DC is one of the areas that best mitigated the increase recorded in COVID-19 cases last fall, along with Maryland, and Virginia, according to a recent report.
DC had an effective combination of successful social distancing policies and relief measures, including restrictions on mass gatherings, face mask mandates, and other measures taken for reopening businesses, said the report written by Talus Analytics and Georgetown University’s Center for Global Health Science and Security for the Office of the DC Auditor and released on April 22.
DC’s successful “enabling and relief policies” such as foreclosure delays, support for essential workers, modification of unemployment benefits, and leave entitlement adjustments also contributed to the District’s success in “bending the curve” of cases.

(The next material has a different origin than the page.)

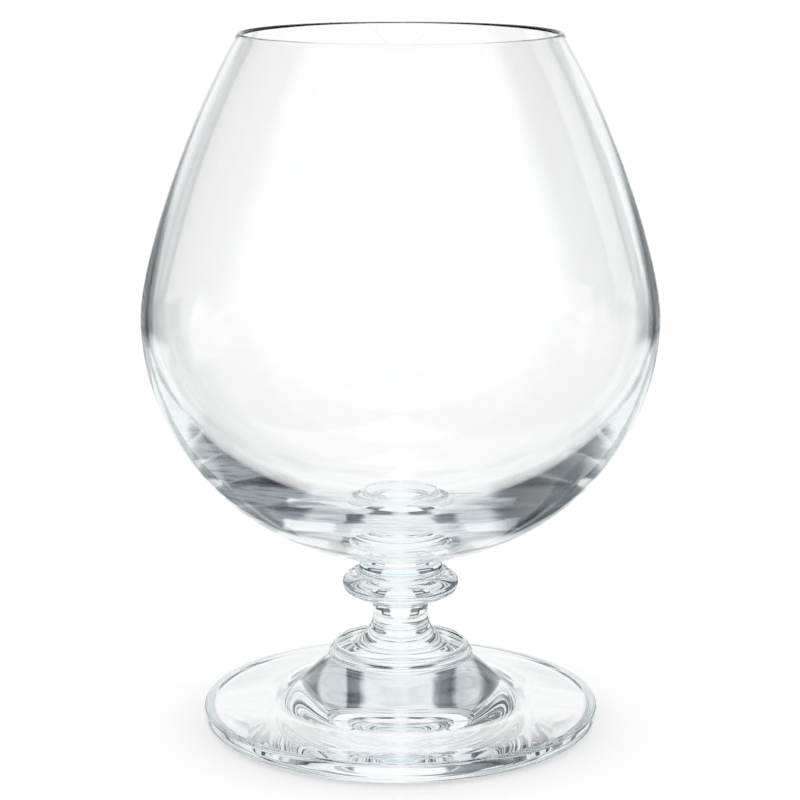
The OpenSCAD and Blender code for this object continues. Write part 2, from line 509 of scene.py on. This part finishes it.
def add_studio():
    """The studio is a world. The camera and the table see it plain white, and the glass sees the panels."""
    world = bpy.data.worlds.new("studio")
    bpy.context.scene.world = world
    world.use_nodes = True
    world.cycles.sampling_method = "NONE"
    nodes = Nodes(world.node_tree)
    direction = nodes.add("ShaderNodeTexCoord").outputs["Generated"]
    split = nodes.add("ShaderNodeSeparateXYZ", {0: direction})
    sideways = nodes.math("DEGREES", nodes.math("ARCTAN2", split.outputs["X"], split.outputs["Y"]))

    def wander(reach, **noise):
        field = nodes.add("ShaderNodeTexNoise", {"Vector": direction, "Detail": 4, **noise})
        return nodes.math("MULTIPLY", nodes.math("SUBTRACT", field.outputs["Fac"], 0.5), reach)

    def dimmed(light, share):
        return nodes.math("MULTIPLY", light, nodes.math("SUBTRACT", 1, share))

    swing = wander(SWING, Scale=SWING_SCALE, Distortion=0.6)
    sway = wander(SWAY, Scale=SWAY_SCALE)
    across = nodes.math("ADD", nodes.math("ABSOLUTE", sideways), swing)
    up = nodes.math("ADD", nodes.math("DEGREES", nodes.math("ARCSINE", split.outputs["Z"])), sway)

    def panel(inner, outer, low, high, soft, strength):
        lit = nodes.rise(across, outer + soft, outer)
        if inner:
            lit = nodes.math("MULTIPLY", lit, nodes.rise(across, inner - soft, inner))
        lit = nodes.math("MULTIPLY", lit, nodes.rise(up, low - soft, low))
        lit = nodes.math("MULTIPLY", lit, nodes.rise(up, high + soft, high))
        return nodes.math("MULTIPLY", lit, strength)

    dark = 1
    for place in WINDOWS:
        dark = dimmed(dark, panel(*place))
    light = nodes.math("SUBTRACT", 1, dark)
    for place in FLAGS:
        light = dimmed(light, panel(*place))
    flattened = nodes.add("ShaderNodeVectorMath", {0: direction, 1: SLAT_STRETCH}, operation="MULTIPLY")
    slats = nodes.add("ShaderNodeTexNoise", {"Vector": flattened.outputs[0], "Scale": 1, "Detail": 3})
    slat = nodes.rise(slats.outputs["Fac"], SLAT_FROM, SLAT_TO)
    shade = nodes.math("MULTIPLY", slat, SLAT_STRENGTH)
    shade = nodes.math("MULTIPLY", shade, nodes.math("SUBTRACT", SLAT_REACH, light))
    light = dimmed(light, shade)
    board = nodes.math("MULTIPLY", nodes.rise(sideways, *BOARD_FAR), nodes.rise(sideways, *BOARD_NEAR))
    light = dimmed(light, nodes.math("MULTIPLY", board, BOARD_STRENGTH))
    for place in BACKDROPS:
        light = nodes.math("MAXIMUM", light, panel(*place))
    colour = nodes.ramp(light, LIGHT_COLOURS)
    ray = nodes.add("ShaderNodeLightPath")
    by_glass = nodes.math("MAXIMUM", ray.outputs["Is Glossy Ray"], ray.outputs["Is Transmission Ray"])
    seen = nodes.mix(by_glass, WHITE, colour)
    glow = nodes.add("ShaderNodeBackground", {"Color": seen, "Strength": 1})
    nodes.add("ShaderNodeOutputWorld", {"Surface": glow.outputs[0]})


# Light runs a long way round inside a thick glass before it comes out
BOUNCES = 64


def set_render():
    scene = bpy.context.scene
    scene.view_settings.view_transform = "Standard"
    scene.cycles.max_bounces = BOUNCES
    scene.cycles.transmission_bounces = BOUNCES
    scene.cycles.glossy_bounces = BOUNCES
    scene.cycles.transparent_max_bounces = BOUNCES


add_camera()
add_pieces()
add_floor()
add_studio()
set_render()

bpy.context.view_layer.update()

Titled “Bending the Curve: Policies to Mitigate COVID-19 in DC & the Region,” the report, which examined how states handled the spread of the coronavirus in the fall and winter of 2020, particularly focused on the DC area.
The District has been ranked sixth among all states in “apparently lessening the severity of the fall surge of COVID-19.”
It was revealed that District and neighbor states “had among the earliest and most comprehensive policy responses to COVID-19” and saw “fewer cases and deaths than much of the United States especially during the fall and winter surge.”
“A key central message … is that early action increases the success of public policy intervention, slowing disease spread and saving more lives,” DC Auditor Kathleen Peterson said in her letter to DC Mayor Muriel Bowser and DC Council Chairman Phil Mendelson.
“A major caveat on the region’s success has been the country’s failure: ‘even the areas in the United States that had the most effective response to the pandemic had many more cases than other parts of the world,'” Peterson added.